• ZISK

Dairy Revenue Protection – April 2022

Sara S News Team

April 7, 2022

Dairy Revenue Protection (DRP) is an insurance program for U.S. dairy producers who are looking to manage financial risk and minimize the impact of unanticipated declines in milk prices. Locking in a milk price for a future quarter can be a useful risk management strategy, establishing baseline revenue without losing potential on the upside.


Government-subsidized DRP policies can be set up through private agents, much like crop insurance. It is recommended to work with an agent who is knowledgeable on the topic and accommodating with the services they provide. The initial process to set up a policy is free and typically quite simple. Specific endorsements can be purchased as frequently or infrequently as desired. Premiums do not become due until the month following the end of the quarter.
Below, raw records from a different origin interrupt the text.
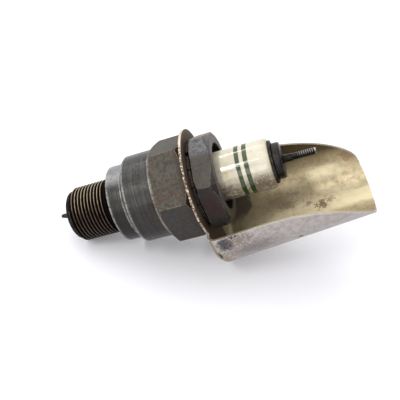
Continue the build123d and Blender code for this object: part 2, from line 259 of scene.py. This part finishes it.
def shell_steel():
    """The body: turned barrels, a rusty hexagon and a sooty thread, told apart by height."""
    net = Net("oxidised_shell_steel")
    vector, _, _, z, radius, angle = net.plug_space()
    blotch = net.noise(vector, 0.16, 4, 0.6)
    mottle = net.noise(vector, 0.75, 6, 0.65)
    grit = net.noise(vector, 4.0, 4, 0.7)
    marks = turning_marks(net, z, radius, angle)
    worn = net.times(net.edges(0.0006), net.fade(mottle, 0.36, 0.56))
    on_hexagon = net.fade(z, HEX_FOOT - 0.2, HEX_FOOT + 0.2)
    in_thread = net.fade(z, -0.3, -0.1, 1.0, 0.0)
    # turned barrels: satin grey with fine turning marks and a few sooty clouds, with painted shade towards
    # the lower side and a painted highlight on the small barrel's upper side
    barrel = net.mix(net.fade(mottle, 0.35, 0.65), srgb(62, 61, 59), srgb(76, 75, 72))
    barrel = net.mix(net.times(net.fade(marks, 0.48, 0.75), 0.6), barrel, srgb(128, 127, 125))
    barrel = net.mix(net.times(net.fade(blotch, 0.54, 0.7), 0.6), barrel, srgb(52, 48, 45))
    # painted shade: the barrels darker towards the lower side
    barrel = net.mix(net.fade(angle, 5, 45, 0.0, 0.6), barrel, srgb(44, 42, 40))
    small = net.fade(z, BARREL_STEP - 0.3, BARREL_STEP + 0.3, 1.0, 0.0)
    # painted shade: the small barrel darker still on its lower side
    barrel = net.mix(net.times(small, net.fade(angle, 30, 70), 0.7), barrel, srgb(44, 42, 42))
    # painted highlight: the small barrel lighter on its upper side
    lit = net.times(small, net.within(angle, -40, 8, 20), net.fade(mottle, 0.3, 0.55, 0.5, 1.0))
    barrel = net.mix(net.times(lit, 0.7), barrel, srgb(158, 157, 156))
    # hexagon: browner, grainy, with rust spots, and painted shade on its lower flats
    hexagon = net.mix(net.fade(mottle, 0.35, 0.65), srgb(58, 55, 49), srgb(86, 82, 72))
    hexagon = net.mix(net.times(net.fade(blotch, 0.55, 0.7), 0.5), hexagon, srgb(66, 48, 38))
    hexagon = net.mix(net.times(net.fade(grit, 0.6, 0.72), 0.55), hexagon, srgb(124, 106, 88))
    rust = net.times(net.fade(grit, 0.5, 0.66), net.fade(blotch, 0.48, 0.62), 0.5)
    hexagon = net.mix(rust, hexagon, srgb(112, 70, 46))
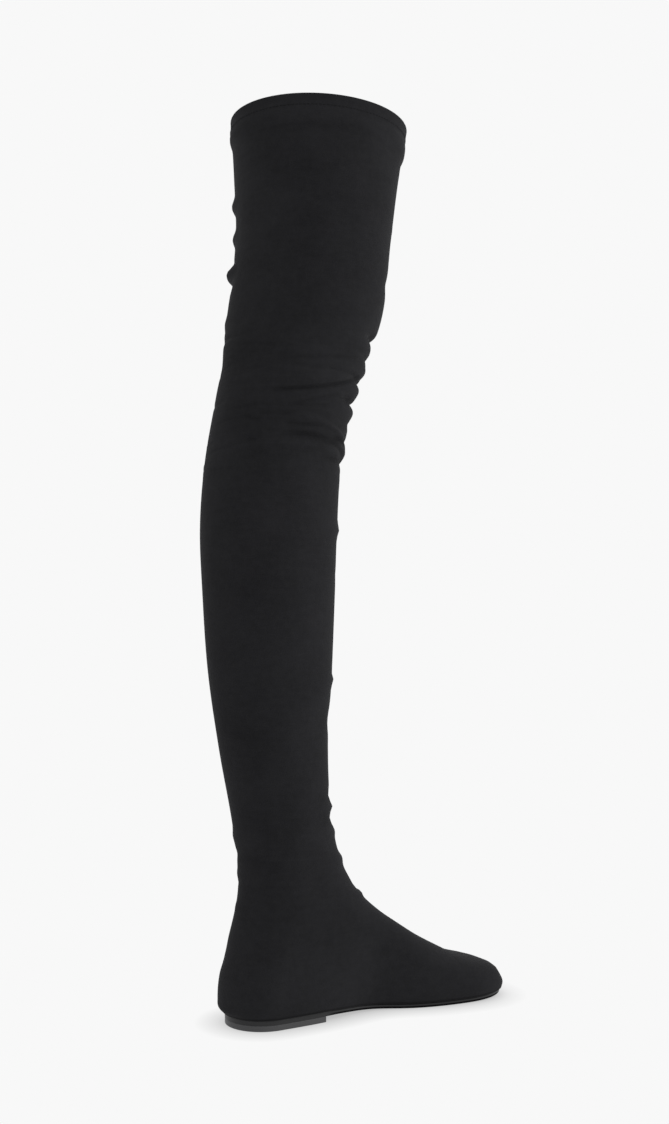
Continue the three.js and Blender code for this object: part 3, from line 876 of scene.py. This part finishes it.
def colour_by(nodes, links, shader, factor, name):
    """Gives the shader a colour on the way from a finish's dark tone to its light one. A factor of 0 lies
    in the middle, and half a unit less or more is one of the two ends."""
    dark, light = tones[name]
    ramp = nodes.new("ShaderNodeValToRGB")
    ramp.color_ramp.elements[0].color = (*dark, 1)
    ramp.color_ramp.elements[1].color = (*light, 1)
    centre = nodes.new("ShaderNodeMath")
    centre.operation = "ADD"
    centre.inputs[1].default_value = ramp_middle
    links.new(factor, centre.inputs[0])
    links.new(centre.outputs[0], ramp.inputs["Fac"])
    links.new(ramp.outputs["Color"], shader.inputs["Base Color"])


def bump(nodes, links, shader, height, distance, strength):
    """A bump of that height in metres on the shader's normal."""
    node = nodes.new("ShaderNodeBump")
    node.inputs["Strength"].default_value = strength
    node.inputs["Distance"].default_value = distance
    links.new(height, node.inputs["Height"])
    links.new(node.outputs["Normal"], shader.inputs["Normal"])


# %% Suede
def suede_finish():
    """Near-black suede: clouded and wrinkled colour, painted shade in the folds and along the lower edge at
    the sole and a little painted light on the ridges, with fibre bump and a sheen at the form's edges."""
    material, nodes, links, shader = new_finish("black_suede", 0.95, 0.12)
    clouds = noise(nodes, links, 24, 3)
    mottle = noise(nodes, links, 210, 2)
    wrinkled = noise(nodes, links, 70, 3, (1, 1, 5))
    fibres = noise(nodes, links, 1300, 3)
    # Painted shade: the folds' depth darkens the creases and lightens the ridges a little, and the lower edge
    # is darkened along the sole.
    fold_shade_and_light_node = nodes.new("ShaderNodeAttribute")
    fold_shade_and_light_node.attribute_name = "relief"
    feather_shade_node = nodes.new("ShaderNodeAttribute")
    feather_shade_node.attribute_name = "feather_shade"
    factor = weighted(nodes, links, [
        (clouds, 0.5, 0.6), (mottle, 0.5, 0.35), (wrinkled, 0.5, 0.25), (fibres, 0.5, 0.6),
        (fold_shade_and_light_node.outputs["Fac"], 0, 0.2), (feather_shade_node.outputs["Fac"], 0, -0.9),
    ])
    colour_by(nodes, links, shader, factor, "suede")
    shader.inputs["Sheen Weight"].default_value = 0.02
    shader.inputs["Sheen Roughness"].default_value = 0.35
    shader.inputs["Sheen Tint"].default_value = (0.62, 0.62, 0.66, 1)
    pile = weighted(nodes, links, [(fibres, 0.5, 1.0), (mottle, 0.5, 0.6), (wrinkled, 0.5, 1.2)])
    bump(nodes, links, shader, pile, 0.25 * mm, 0.5)
    return material


def jersey_finish():
    """The charcoal jersey that backs the suede: a fine knit, seen only down the collar."""
    material, nodes, links, shader = new_finish("jersey_backing", 0.9, 0.2)
    knit = noise(nodes, links, 900, 2, (1, 1, 2.5))
    clouds = noise(nodes, links, 40, 2)
    factor = weighted(nodes, links, [(knit, 0.5, 0.7), (clouds, 0.5, 0.5)])
    colour_by(nodes, links, shader, factor, "jersey")
    shader.inputs["Sheen Weight"].default_value = 0.1
    shader.inputs["Sheen Roughness"].default_value = 0.5
    bump(nodes, links, shader, knit, 0.3 * mm, 0.5)
    return material


# %% Rubber, thread and sock
def rubber_finish(name, tone_name, striped):
    """Inked rubber: even and half glossy, with faint marks of the sanding wheel along the edge. Where
    it is striped, only the middle of the edge is polished and lighter, as a painted highlight, and the rest
    stays dull and is darkened as painted shade."""
    material, nodes, links, shader = new_finish(name, 0.4, polished_mirror)
    sanded = noise(nodes, links, 260, 3, (1, 1, 6))
    blotches = noise(nodes, links, 60, 2)
    parts = [(sanded, 0.5, 0.25), (blotches, 0.5, 0.35)]
    if striped:
        # Where striped, the colour carries a painted highlight on the stripe and painted shade above and
        # below it.
        polish_and_painted_light_node = nodes.new("ShaderNodeAttribute")
        polish_and_painted_light_node.attribute_name = "polish_and_painted_light"
        parts.append((polish_and_painted_light_node.outputs["Fac"], 1, 1.4))
        gloss = nodes.new("ShaderNodeMapRange")
        gloss.inputs["To Min"].default_value = dull_mirror
        gloss.inputs["To Max"].default_value = polished_mirror
        links.new(polish_and_painted_light_node.outputs["Fac"], gloss.inputs["Value"])
        links.new(gloss.outputs["Result"], shader.inputs["Specular IOR Level"])
    factor = weighted(nodes, links, parts)
    colour_by(nodes, links, shader, factor, tone_name)
    bump(nodes, links, shader, sanded, 0.06 * mm, 0.5)
    return material


def thread_finish():
    """Black thread, as dull as the suede that it holds."""
    material, nodes, links, shader = new_finish("hem_thread", 0.7, 0.1)
    twist = noise(nodes, links, 1800, 1)
    factor = weighted(nodes, links, [(twist, 0.5, 1.0)])
    colour_by(nodes, links, shader, factor, "thread")
    return material


def sock_finish():
    """The insole's dark lining leather, with a fine grain."""
    material, nodes, links, shader = new_finish("sock_leather", 0.7, 0.35)
    grain = noise(nodes, links, 1300, 4)
    wear = noise(nodes, links, 30, 2)
    factor = weighted(nodes, links, [(grain, 0.5, 0.6), (wear, 0.5, 0.8)])
    colour_by(nodes, links, shader, factor, "sock")
    bump(nodes, links, shader, grain, 0.12 * mm, 0.5)
    return material


# %% Dress the pieces
suede = suede_finish()
jersey = jersey_finish()
sole_rubber = rubber_finish("inked_sole_rubber", "sole rubber", striped=True)
heel_rubber = rubber_finish("inked_heel_rubber_painted_light", "heel rubber with painted light", striped=False)

suede_upper.data.materials.append(suede)
suede_upper.data.materials.append(jersey)
# The jersey backs the inside, from facing_depth under the collar down to the margin's inner edge. The last
# rows of quads are the margin's underside, where the suede lies outwards again.
facing_depth = 12 * mm
underside_rows = 2
row_number = np.arange(len(upper_points))
first_inner = len(outer_rows) + len(hem_rise) + len(hem_angles)
inside = (row_number >= first_inner) & (row_number < len(upper_points) - underside_rows)
lower_than_facing = np.concatenate([stations[:, 0] < boot_height - facing_depth, [True] * len(under_foot)])
backing_row = inside & lower_than_facing
material_of_face = np.repeat(backing_row.astype(np.int32), columns)
suede_upper.data.polygons.foreach_set("material_index", material_of_face)

pieces = [
    # piece, finish, slot, the nodes it stands for
    (suede_upper, None, "suede", ["upper"]),
    (hem_stitches, thread_finish(), "suede", ["upper"]),
    (insole_sock, sock_finish(), "lining", ["insole"]),
    (rubber_outsole, sole_rubber, "sole_rubber", ["outsole"]),
    (heel_lift, heel_rubber, "heel_rubber", ["heel_lift"]),
]
for piece, finish, slot_name, stands_for in pieces:
    if finish:
        piece.data.materials.append(finish)
    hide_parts(*stands_for)
    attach(piece, "root")
print(len(pieces), "pieces ride on the boot")

# %% [markdown]
# ## Floor and light
# The boot stands on an even pale ground under soft light from all round. A floor that glows by itself
# never shows a gradient, and an occlusion node darkens it only where the boot comes close, which gives
# the narrow contact shadow of the photograph. One softbox stands low in front of the toe and lights the
# front of the shaft.

# %% Floor
ground_tone = 0.939
shadow_reach = 22 * mm
shadow_depth = 0.5


def floor_finish():
    """An even glow, darkened near the boot by ambient occlusion."""
    material = bpy.data.materials.new("pale_ground")
    material.use_nodes = True
    nodes = material.node_tree.nodes
    nodes.remove(nodes["Principled BSDF"])
    links = material.node_tree.links
    near = nodes.new("ShaderNodeAmbientOcclusion")
    near.inputs["Distance"].default_value = shadow_reach
    near.samples = 32
    ramp = nodes.new("ShaderNodeMapRange")
    ramp.inputs["To Min"].default_value = ground_tone * (1 - shadow_depth)
    ramp.inputs["To Max"].default_value = ground_tone
    glow = nodes.new("ShaderNodeEmission")
    links.new(near.outputs["AO"], ramp.inputs["Value"])
    links.new(ramp.outputs["Result"], glow.inputs["Color"])
    links.new(glow.outputs["Emission"], nodes["Material Output"].inputs["Surface"])
    return material


floor_reach = 30.0
floor_corners = np.array([(-1, -1, 0), (1, -1, 0), (1, 1, 0), (-1, 1, 0)]) * floor_reach
pale_floor = mesh_object("pale_floor", floor_corners, [(0, 1, 2, 3)])
pale_floor.data.materials.append(floor_finish())

# %% World and softboxes
scene = bpy.context.scene
scene.view_settings.view_transform = "Standard"
scene.view_settings.look = "None"
studio = bpy.data.worlds.new("white_studio")
studio.use_nodes = True
studio.node_tree.nodes["Background"].inputs["Color"].default_value = (ground_tone,) * 3 + (1,)
scene.world = studio


def softbox(name, spot, size, power):
    """A square area light at a spot, turned to the middle of the boot and hidden from the camera."""
    data = bpy.data.lights.new(name, "AREA")
    data.size = size
    data.energy = power
    lamp = bpy.data.objects.new(name, data)
    lamp.location = spot.tolist()
    towards = np.array([0, 0, boot_height / 2]) - spot
    flat = math.hypot(towards[0], towards[1])
    lamp.rotation_euler = (math.atan2(flat, -towards[2]), 0, math.atan2(-towards[0], towards[1]))
    lamp.visible_camera = False
    scene.collection.objects.link(lamp)


box_spot = 1.15 * aside + 0.15 * away + np.array([0, 0, 0.28])
box_size = 0.8
box_power = 8.7
softbox("toe_softbox", box_spot, box_size, box_power)
print("stage ready")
The chart below shows historical price guarantees with the maximum 95% coverage along with associated net premiums (after subsidy) specific to Pennsylvania for the fourth quarter of this year. The upward movement on prices softened a little bit in March, but guaranteed prices are still several dollars above historical class price averages. Sales for 4Q2022 coverage opened in July of 2021 and will remain open until the middle of September.

There are five key decisions that need to be made when purchasing a DRP endorsement with the maximum 95% coverage, which is 44% subsidized:

  1. Quarter – Endorsements are only available for entire quarters of the calendar year (e.g. January through March as Quarter 1). At any one time, sales are open for as many as five future quarters. Sales close 15 days before the beginning of the quarter. Distant quarters don’t open for sale until there is adequate market activity.

  2. Price category – The choices are Class III milk, Class IV milk, or a selected butterfat and protein combination. The only obligation is that 85% of the covered milk volume or 90% of the components be delivered in order to receive full payments.

  3. Quantity – Any volume can be selected for an endorsement, with no limit to the number of endorsements within a particular quarter.

  4. Protection factor – This is a factor built into the program for the purpose of increasing coverage on a specific volume of milk up to 1.5 times the covered volume. A higher protection factor level will increase coverage (and the premium) at the same milk volume.

  5. Date – The market changes daily. Endorsements must be purchased between the market closing and the next opening, meaning the time window on the East Coast is typically between 4 p.m. and 10 a.m. the following morning.

Below are the highest quarterly Class III and Class IV prices to date. The prices and associated premiums change almost every weekday, so this just captures the high points to demonstrate the recent potential for DRP coverage. Notice that DRP indemnity payments would not have been possible for Class III milk in some quarters (e.g., 1Q2022) because of the high ending prices, whereas the payment potential was high in other quarters (e.g., 3Q2021). Indemnity payments are determined by calculating the difference between expected revenue and actual revenue according to market prices, adjusted on a state or regional basis to account for differences between expected and actual milk production. If the DRP guaranteed price captured with an endorsement is below the final announced milk price, a payment can be expected

Consider how the DRP program might fit into the risk management portfolio for a dairy operation. It provides a different type of coverage than other programs (e.g. Dairy Margin Coverage). There are agents, educators, dairy producers, and others who are familiar with the program and can help with the initial learning curve. After getting started, it is just a matter of setting a strategy to capture the right opportunities.